6. A method according to any one of claims 3 to 5, further comprising setting, by the processor (501), a second subset initially equal to the intermediate subset; and obtaining (705), by the processor (501), a plurality of second stage networks with associated fit scores by, iteratively for each second arc that is in the set of candidate arcs but not in the second subset of arcs, fitting a second stage network including only the second subset of arcs and the second arc and calculating the fit score associated with the second stage network, and if the second stage network satisfies a certain criterion, adding the second arc to the second subset of arcs before proceeding with fitting the next second stage network, and if the second stage network does not satisfy the certain criterion, removing the second arc from the set of candidate arcs before proceeding with fitting the next second stage network, wherein the selecting the final subset of the candidate arcs is performed based on the fit scores associated with the second stage networks.

7. A method according to claim 1 , wherein the set of candidate arcs includes a plurality of arcs from the controllable variables to the measured variables and a plurality of arcs from the measured variables to the target variable, and wherein the set of candidate arcs does not include any arcs from any variable to any of the controllable variables nor from the target variable to any other variable in the plurality of variables.

8. A method according to claim 7, wherein the plurality of variables further includes at least one external variable, wherein the set of candidate arcs includes at least one arc from the at least one external variable to at least one of the measured variables or the target variable, and wherein the set of candidate arcs does not include any arcs from any variable to an external variable.

9. A method according to anyone of the preceding claims from 1 to 8, further comprising: identifying a target value for the target variable; determining values for the controllable variables based on the Bayesian network and the target value for the target variable; and controlling the controllable variables to set the controllable variables to their determined values.

10. A system for building a probabilistic hierarchical model comprising a Bayesian network having continuous variables to predict a state of a system, the system comprising: a memory (503) configured to store observed values and a Bayesian network; and a processor (501) configured to perform steps of: obtaining (701) an input specification comprising a plurality of variables, the plurality of variables including a plurality of controllable variables, a plurality of measured variables, and at least one target variable representing the state to be predicted, the input specification further comprising sign indicators associated with a plurality of the variables, wherein the sign indicator assigned to a variable is positive to indicate that the variable has a positive correlation with the target variable, or the sign indicator is negative to indicate that the variable has a negative correlation with the target variable; obtaining a set of observed values for the plurality of variables; determining (702) a set of candidate arcs, each candidate arc indicating a possible link from a first one of the variables to a second one of the variables to be included in a Bayesian network; repeatedly selecting (303) a subset of the set of candidate arcs to form the arcs of a Bayesian network, fitting parameters of the Bayesian network with the selected subset of the set of candidate arcs, based on the set of observed values for the plurality of variables, and calculating (804), for each of the plurality of variables to which the sign indicator is assigned, an elasticity with regard to its effect on the target variable according to the fitted Bayesian network; and selecting (805, 706) one of the subsets as a final set of arcs of the Bayesian network based on the sign indicators and the elasticity of each of the plurality of variables to which the sign indicator is assigned.

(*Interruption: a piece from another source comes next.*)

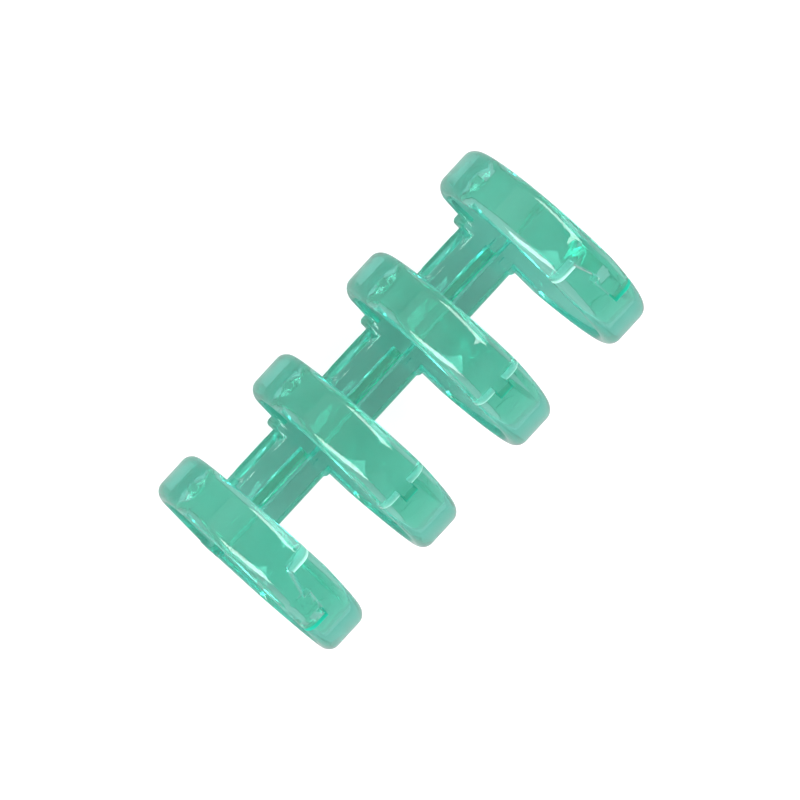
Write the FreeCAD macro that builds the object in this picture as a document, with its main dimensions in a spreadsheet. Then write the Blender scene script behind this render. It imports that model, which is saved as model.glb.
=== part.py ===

11 . A computer program product for building a probabilistic hierarchical model comprising a Bayesian network having continuous variables to predict a state of a system, the computer program product comprising instructions stored on a non-transitory compute readable media, the instructions being configured to cause a computer system to perform the steps of: obtaining (701) an input specification comprising a plurality of variables, the plurality of variables including a plurality of controllable variables, a plurality of measured variables, and at least one target variable, the input specification further comprising sign indicators associated with a plurality of the variables, wherein the sign indicator assigned to a variable is positive to indicate that the variable has a positive correlation with the target variable, or the sign indicator is negative to indicate that the variable has a negative correlation with the target variable; obtaining a set of observed values for the plurality of variables; determining (702) a set of candidate arcs, each candidate arc indicating a possible link from a first one of the variables to a second one of the variables to be included in a Bayesian network; repeatedly selecting (303) a subset of the set of candidate arcs to form the arcs of a Bayesian network, fitting parameters of the Bayesian network with the selected subset of the set of candidate arcs, based on the set of observed values for the plurality of variables, and calculating (804), for each of the plurality of variables to which the sign indicator is assigned, an elasticity with regard to its effect on the target variable according to the fitted Bayesian network; and selecting (805, 706) one of the subsets as a final set of arcs of the Bayesian network based on the sign indicators and the elasticity of each of the plurality of variables to which the sign indicator is assigned.